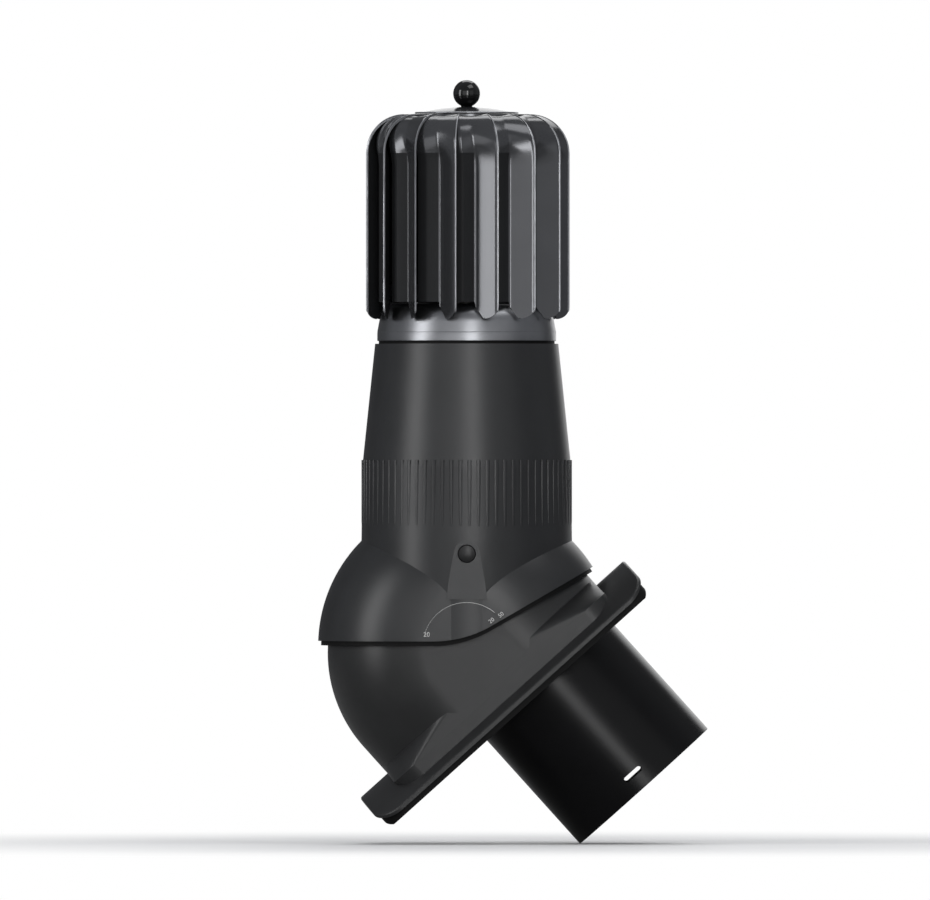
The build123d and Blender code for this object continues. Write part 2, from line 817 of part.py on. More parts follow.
def make_bracket():
    """Spider across the neck that holds the axle."""
    rim = tube(bracket_rim, bracket_hole, bracket_base, bracket_base + bracket_plate)
    hub = disc(bracket_hub_radius, bracket_base - bracket_hub_drop, bracket_base + bracket_hub_rise)
    spoke = Pos(bracket_hole / 2 + bracket_plate / 2, 0, bracket_base + bracket_arm_height / 2)
    spoke = spoke * Box(bracket_hole + bracket_plate, bracket_arm_width, bracket_arm_height)
    body = union([rim, hub] + around(spoke, bracket_arms))
    body = body - disc(axle_radius + press_fit, 0, far)
    for one in make_neck_screws():
        body = body - one
    return body


def make_axle():
    """Fixed axle with the collar that sits on the bracket's hub."""
    hub_top = bracket_base + bracket_hub_rise
    hub_bottom = bracket_base - bracket_hub_drop
    top = upper_seat + bearing_width + axle_above_bearing
    rod = disc(axle_radius, hub_bottom - axle_bottom_thread, top)
    return rod + disc(axle_collar_radius, hub_top, lower_seat)


def make_axle_nuts():
    """Nut under the bracket and nut over the upper bearing."""
    hub_bottom = bracket_base - bracket_hub_drop
    low = nut(nut_flats, axle_radius, hub_bottom - nut_height, hub_bottom)
    seat = upper_seat + bearing_width
    return [low, nut(nut_flats, axle_radius, seat, seat + nut_height)]


def make_spacer():
    """Tube on the axle that keeps the two bearings apart."""
    inner = axle_radius + press_fit
    return tube(axle_radius + spacer_wall, inner, lower_seat + bearing_width, upper_seat)


def bearing_groove(base):
    """Ring in which the balls of a bearing run."""
    middle = (bearing_inner_lip + bearing_outer_lip) / 2
    track = Pos(middle, 0, base + bearing_width / 2)
    return revolve(track * (Plane.XZ * Circle(ball_radius + ball_play)), Axis.Z)


def make_bearing_inner(base):
    """Inner ring of a bearing, fixed on the axle."""
    ring = tube(bearing_inner_lip, axle_radius + press_fit, base, base + bearing_width)
    return ring - bearing_groove(base)


def make_bearing_outer(base):
    """Outer ring of a bearing, turning with the rotor."""
    ring = tube(bearing_radius, bearing_outer_lip, base, base + bearing_width)
    return ring - bearing_groove(base)


def make_balls(base):
    """Balls of one bearing."""
    middle = (bearing_inner_lip + bearing_outer_lip) / 2
    one = Pos(middle, 0, base + bearing_width / 2) * Sphere(ball_radius)
    return around(one, ball_count)


def make_hub():
    """Tube that carries the rotor on both bearings, with a flange under the crown."""
    bore = bearing_radius + press_fit
    top = rotor_top - crown_sheet
    body = tube(bore + hub_wall, bore, lower_seat, top - hub_flange)
    body = body + disc(hub_flange_radius, top - hub_flange, top)
    body = body - disc(finial_stud_radius + press_fit, top - 2 * hub_flange, far)
    for one in make_hub_screws():
        body = body - one
    return body


def make_hub_screws():
    """Screws from the crown into the hub's flange."""
    one = Pos(hub_screw_circle, 0, rotor_top) * screw(hub_screw_radius, crown_sheet + hub_flange)
    return around(one, hub_screw_count, 180 / hub_screw_count)


def make_crown():
    """Pan under the cap whose skirt holds the tops of the blades."""
    outer = crown_radius - crown_gap
    pan = tube(outer, finial_stud_radius + press_fit, rotor_top - crown_skirt, rotor_top)
    pan = pan - disc(outer - crown_sheet, 0, rotor_top - crown_sheet)
    for one in make_hub_screws():
        pan = pan - one
    return pan


def make_cap():
    """Shallow dished cover over the crown."""
    def dish(radius, height):
        ball = (radius ** 2 + height ** 2) / (2 * height)
        return Pos(0, 0, rotor_top + height - ball) * Sphere(ball) & disc(far, rotor_top, far)
    shell = dish(cap_radius, cap_rise) - dish(cap_radius - cap_sheet, cap_rise - cap_sheet)
    return shell - disc(finial_stud_radius + press_fit, 0, far)


def make_finial():
    """Ball on a short neck, with the stud that holds cap, crown and hub together."""
    seat = rotor_top + cap_rise
    finial_height = seat + finial_neck + finial_radius
    ball = Pos(0, 0, finial_height) * Sphere(finial_radius)
    return ball + disc(finial_neck_radius, seat, finial_height) + disc(
        finial_stud_radius, seat - finial_stud - finial_nut_height, finial_height
    )


def make_finial_nut():
    """Nut on the finial's stud, inside the hub."""
    top = rotor_top - crown_sheet - hub_flange
    return nut(finial_nut_flats, finial_stud_radius, top - finial_nut_height, top)


def blade_depth(angle):
    """How far a blade lies inside the rotor's outline, by the angle from its outer edge."""
    start = rotor_radius * cos(radians(flange_turn))
    bend = start / cos(radians(flange_turn - bend_angle))
    if angle <= bend_angle:
        radius = start / cos(radians(flange_turn - angle))
    else:
        share = (angle - bend_angle) / (inner_edge_angle - bend_angle)
        radius = bend + (inner_edge_radius - bend) * share
    return rotor_radius - radius


def blade_section(angle, thickness):
    """Upright strip of the blade at an angle, bent in over the shoulder."""
    depth = blade_depth(angle)
    if abs(angle - bend_angle) < bend_softness:
        depth = (blade_depth(bend_angle - bend_softness) + blade_depth(bend_angle + bend_softness)) / 2
    foot = blade_foot if angle <= bend_angle else blade_inner_foot
    turn = radians(-angle)
    plane = Plane((0, 0, 0), x_dir=(sin(turn), -cos(turn), 0), z_dir=(-cos(turn), -sin(turn), 0))
    outer = rotor_radius - depth
    inner = outer - thickness
    out_arc = shoulder_radius - depth
    in_arc = out_arc - thickness
    wire = [
        Line((inner, foot), (outer, foot)),
        Line((outer, foot), (outer, shoulder_height)),
        ThreePointArc(
            (outer, shoulder_height),
            (crown_radius + out_arc * slant, shoulder_height + out_arc * slant),
            (crown_radius, shoulder_height + out_arc),
        ),
        Line((crown_radius, shoulder_height + out_arc), (crown_radius, shoulder_height + in_arc)),
        ThreePointArc(
            (crown_radius, shoulder_height + in_arc),
            (crown_radius + in_arc * slant, shoulder_height + in_arc * slant),
            (inner, shoulder_height),
        ),
        Line((inner, shoulder_height), (inner, foot)),
    ]
    return plane * make_face(Wire(wire))


def blade_step_cutter():
    """Trims the blades' inner part so that only a tab hangs beside the neck."""
    slope = (blade_tab_inner - blade_step_radius) / (blade_inner_foot - blade_foot)
    return turned([
        (0, blade_foot - blade_corner),
        (0, blade_inner_foot),
        (blade_step_radius, blade_inner_foot),
        (blade_tab_inner + slope * blade_corner, blade_foot - blade_corner),
    ])


def blade_corner_cutter():
    """Rounds the lower outer corner of the blades."""
    centre_radius = rotor_radius - blade_corner
    centre_height = blade_foot + blade_corner
    reach = blade_corner + crown_gap
    start = (centre_radius, centre_height - reach)
    end = (centre_radius + reach, centre_height)
    outside = centre_radius + 2 * reach
    under = centre_height - 2 * reach
    wire = [
        ThreePointArc(start, (centre_radius + reach * slant, centre_height - reach * slant), end),
        Line(end, (outside, centre_height)),
        Line((outside, centre_height), (outside, under)),
        Line((outside, under), (centre_radius, under)),
        Line((centre_radius, under), start),
    ]
    return revolve(Plane.XZ * make_face(Wire(wire)), Axis.Z)


def make_blade():
    """Curved blade whose outer edge faces the viewer."""
    before = [bend_angle * share for share in (0, 0.33, 0.66)]
    bend = [bend_angle - bend_softness, bend_angle, bend_angle + bend_softness]
    after = [(bend_angle + inner_edge_angle) / 2, inner_edge_angle]
    sections = [blade_section(angle, blade_thickness) for angle in before + bend + after]
    return loft(sections, ruled=True) - blade_step_cutter() - blade_corner_cutter()


def ring_outer():
    """Radius of the lower ring, which touches the blades' bends from inside."""
    return rotor_radius - blade_depth(bend_angle) - blade_thickness - crown_gap


def make_lower_ring():
    """Spoked ring behind the bends of the blades, carried by the hub."""
    outer = ring_outer()
    top = ring_base + ring_sheet
    bore = bearing_radius + press_fit + hub_wall
    flat = tube(outer, outer - ring_width, ring_base, top)
    skirt = tube(outer, outer - ring_sheet, ring_base, top + ring_skirt)
    collar = tube(bore + ring_collar_wall, bore, ring_base, top + ring_skirt)
    length = outer - ring_width / 2 - bore - ring_collar_wall / 2
    spoke = Pos(bore + ring_collar_wall / 2 + length / 2, 0, ring_base + ring_sheet / 2)
    spoke = spoke * Box(length, ring_spoke_width, ring_sheet)
    body = union([flat, skirt, collar] + around(spoke, ring_spokes))
    return body - disc(bore, 0, far)


def blade_turns():
    """Turns that carry the blade at the viewer to each blade's place."""
    pitch = 360 / blade_count
    return [Rot(0, 0, first_blade + pitch * i) for i in range(blade_count)]


def build_base():
    """Pieces that stay on the roof."""
    keep_on_roof("base_dome", make_base())
    keep_on_roof("roof_seal", make_roof_seal())
    keep_on_roof("duct_spigot", make_spigot())
    keep_on_roof("spigot_screws", make_spigot_screws())
    keep_on_roof("pitch_sector_front", make_sector(-1))
    keep_on_roof("pitch_sector_rear", make_sector(1))
    keep_on_roof("sector_screws", make_sector_screws())


def build_stack():
    """Pieces that tilt with the stack."""
    keep("outer_casing", make_casing())
    keep("hood_seal", make_hood_seal())
    keep("riser_pipe", make_riser())
    keep("insulation_sleeve", make_sleeve())
    keep("flange_screws", make_flange_screws())
    keep("neck_gasket", make_gasket())
    keep("neck_collar", make_neck())
    keep("neck_screws", make_neck_screws())
    keep("axle_bracket", make_bracket())
    keep("rotor_axle", make_axle())
    keep("axle_nuts", make_axle_nuts())
    keep("bearing_spacer", make_spacer())
    keep("lower_bearing_inner", make_bearing_inner(lower_seat))
    keep("upper_bearing_inner", make_bearing_inner(upper_seat))
    for end, side in (("front", -1), ("rear", 1)):
        keep(f"tilt_arm_{end}", make_arm(side))
        keep(f"tilt_pin_{end}", make_pin(side))
        keep(f"{end}_button_housing", make_housing(side))
        keep(f"{end}_button", make_button(side))
        keep(f"{end}_lock_stem", make_stem(side))
        keep(f"{end}_button_spring", make_spring(side))


def build_rotor():
    """Pieces that spin."""
    keep("rotor_hub", make_hub())
    keep("hub_screws", make_hub_screws())
    keep("rotor_crown", make_crown())
    keep("rotor_cap", make_cap())
    keep("finial_ball", make_finial())
    keep("finial_nut", make_finial_nut())
    keep("lower_bearing_outer", make_bearing_outer(lower_seat))
    keep("upper_bearing_outer", make_bearing_outer(upper_seat))
    keep("lower_bearing_balls", make_balls(lower_seat))
    keep("upper_bearing_balls", make_balls(upper_seat))
    keep("lower_ring", make_lower_ring())
    blade = make_blade()
    for number, turn in enumerate(blade_turns(), 1):
        keep(f"blade_{number:02d}", turn * blade)


if __name__ == "__main__":
    os.makedirs("parts", exist_ok=True)
    build_base()
    build_stack()
    build_rotor()
    for name, shape in pieces.items():
        export_step(shape, f"parts/{name}.step")
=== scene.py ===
"""Dressed scene of a roof turbine ventilator: its visible pieces, finishes, studio and camera.

Lengths are in metres in the CAD's own frame. Pieces of the stack and the rotor are placed from the
tilt axis, and heights are measured up from it.
"""
import json
import logging
from dataclasses import dataclass, field
from enum import Enum
from math import atan2, cos, degrees, pi, radians, sin, sqrt

import bpy
from mathutils import Matrix, Vector

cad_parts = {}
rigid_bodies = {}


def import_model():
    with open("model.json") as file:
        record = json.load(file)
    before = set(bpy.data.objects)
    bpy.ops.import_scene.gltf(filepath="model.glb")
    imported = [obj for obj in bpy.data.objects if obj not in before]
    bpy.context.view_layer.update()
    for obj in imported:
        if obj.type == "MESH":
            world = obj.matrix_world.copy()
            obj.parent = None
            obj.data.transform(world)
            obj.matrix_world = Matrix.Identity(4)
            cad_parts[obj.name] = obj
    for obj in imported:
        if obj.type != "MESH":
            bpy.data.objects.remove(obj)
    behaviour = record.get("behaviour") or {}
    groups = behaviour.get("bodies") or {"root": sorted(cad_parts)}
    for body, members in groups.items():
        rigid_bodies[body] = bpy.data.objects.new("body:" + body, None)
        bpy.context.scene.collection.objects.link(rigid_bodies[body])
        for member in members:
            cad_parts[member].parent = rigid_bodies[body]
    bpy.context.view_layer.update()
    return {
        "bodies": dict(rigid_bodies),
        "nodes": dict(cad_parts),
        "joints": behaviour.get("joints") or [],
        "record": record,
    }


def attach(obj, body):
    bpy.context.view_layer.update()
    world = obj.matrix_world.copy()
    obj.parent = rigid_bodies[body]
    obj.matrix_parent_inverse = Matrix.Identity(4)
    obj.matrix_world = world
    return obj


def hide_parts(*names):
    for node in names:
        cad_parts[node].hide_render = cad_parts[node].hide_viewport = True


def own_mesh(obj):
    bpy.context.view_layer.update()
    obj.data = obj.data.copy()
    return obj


MM = 0.001
# Middle of the tilt axis in the CAD's frame.
TILT = Vector((-73.0135, 0.0, 32.2204)) * MM
MERGE_DISTANCE = 1e-6
LOG = logging.getLogger("ventilator")


class Grain(Enum):
    """Fine relief of a finish."""

    SPARK = "spark-eroded mould texture"
    ROLLED = "coated sheet with a faint orange peel"
    TURNED = "fine rings left by the lathe"
    FOAM = "open foam cells"
    PLAIN = "smooth"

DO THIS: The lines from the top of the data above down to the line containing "return [low, nut(nut_flats, axle_radius, seat, seat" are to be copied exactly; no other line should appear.

ANSWER TO THE TASK:
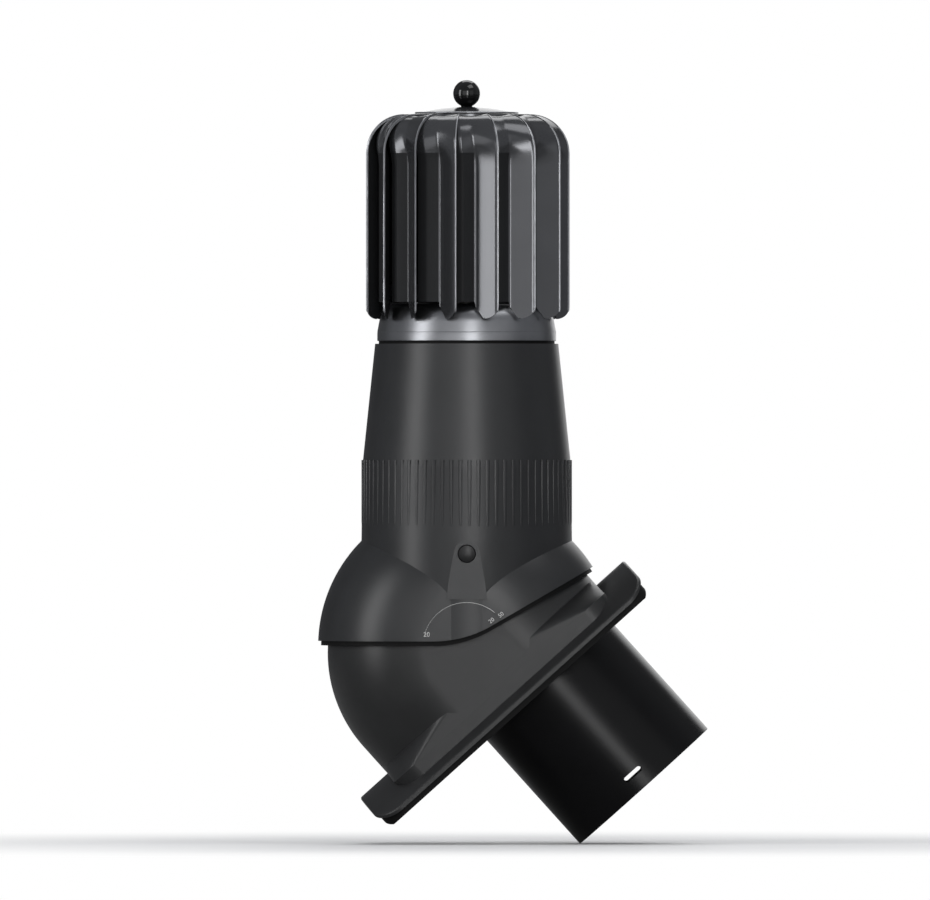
The build123d and Blender code for this object continues. Write part 2, from line 817 of part.py on. More parts follow.
def make_bracket():
    """Spider across the neck that holds the axle."""
    rim = tube(bracket_rim, bracket_hole, bracket_base, bracket_base + bracket_plate)
    hub = disc(bracket_hub_radius, bracket_base - bracket_hub_drop, bracket_base + bracket_hub_rise)
    spoke = Pos(bracket_hole / 2 + bracket_plate / 2, 0, bracket_base + bracket_arm_height / 2)
    spoke = spoke * Box(bracket_hole + bracket_plate, bracket_arm_width, bracket_arm_height)
    body = union([rim, hub] + around(spoke, bracket_arms))
    body = body - disc(axle_radius + press_fit, 0, far)
    for one in make_neck_screws():
        body = body - one
    return body


def make_axle():
    """Fixed axle with the collar that sits on the bracket's hub."""
    hub_top = bracket_base + bracket_hub_rise
    hub_bottom = bracket_base - bracket_hub_drop
    top = upper_seat + bearing_width + axle_above_bearing
    rod = disc(axle_radius, hub_bottom - axle_bottom_thread, top)
    return rod + disc(axle_collar_radius, hub_top, lower_seat)


def make_axle_nuts():
    """Nut under the bracket and nut over the upper bearing."""
    hub_bottom = bracket_base - bracket_hub_drop
    low = nut(nut_flats, axle_radius, hub_bottom - nut_height, hub_bottom)
    seat = upper_seat + bearing_width
    return [low, nut(nut_flats, axle_radius, seat, seat + nut_height)]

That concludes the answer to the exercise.